Un frein majeur subsiste : sur le plan agronomique, seules des expérimentations de longue haleine permettront de voir si l’on peut totalement se passer de toute substance animale sans carence du sol ou affaiblissement du végétal.

Quelques conseils pour naviguer entre étiquettes et engagements

  1. Lisez attentivement les étiquettes : seuls les logos “Vegan Society”, “V-Label” ou l’indication explicite “vin vegan” garantissent l’absence totale de produits animaux.
  2. Contactez les domaines : de nombreux vignerons biodynamiques revendiquent des pratiques très propres mais peuvent continuer à employer la bouse de corne ou d’autres préparations animales – il suffit de leur demander.
  3. Privilégiez les vins nature : beaucoup de vins vinifiés sans intrants sont naturellement non collés, donc plus accessibles aux consommateurs végétaliens, mais cela ne garantit rien sur la pratique au vignoble.
  4. Soyez conscients des labels : une certification Demeter ou Biodyvin est souvent incompatible avec le veganisme strict, mais certains domaines approchent de solutions mixtes.

Vins biodynamiques, éthique, et choix de consommation : les nouveaux défis

La complexité des labels et des pratiques viticoles rend difficile, encore en 2024, le mariage parfait entre biodynamie et engagement vegan.
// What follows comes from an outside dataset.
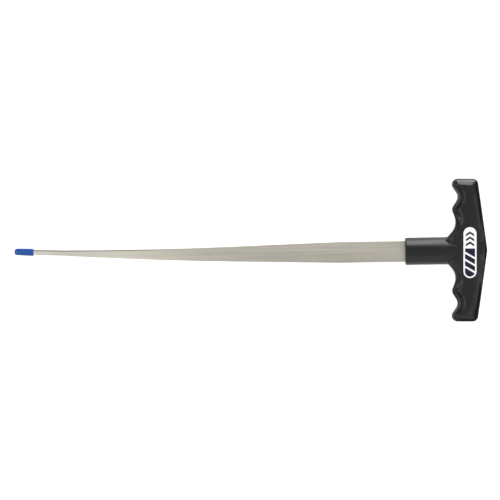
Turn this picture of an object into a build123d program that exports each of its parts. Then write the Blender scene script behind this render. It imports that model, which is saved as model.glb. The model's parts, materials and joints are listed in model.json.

Si la vigne biodynamique se veut un chantre du respect de la terre, elle n’exclut pas, dans sa philosophie actuelle, l’emploi de matières animales, que ce soit dans la fertilisation ou parfois, à la cave. La prise de conscience éthique grandissant autour du vivant pousse certains domaines à explorer d’autres voies, plus inclusives des attentes vegan et du bien-être animal.

Face à ces innovations, le rôle du consommateur évolue : s’informer, questionner, soutenir les démarches transparentes et novatrices, ouvrir le dialogue. L’avenir dira si la filière saura concilier ces aspirations et inventer un “vin vivant” accessible à tous les engagements, sans compromis ni sur le goût, ni sur les convictions.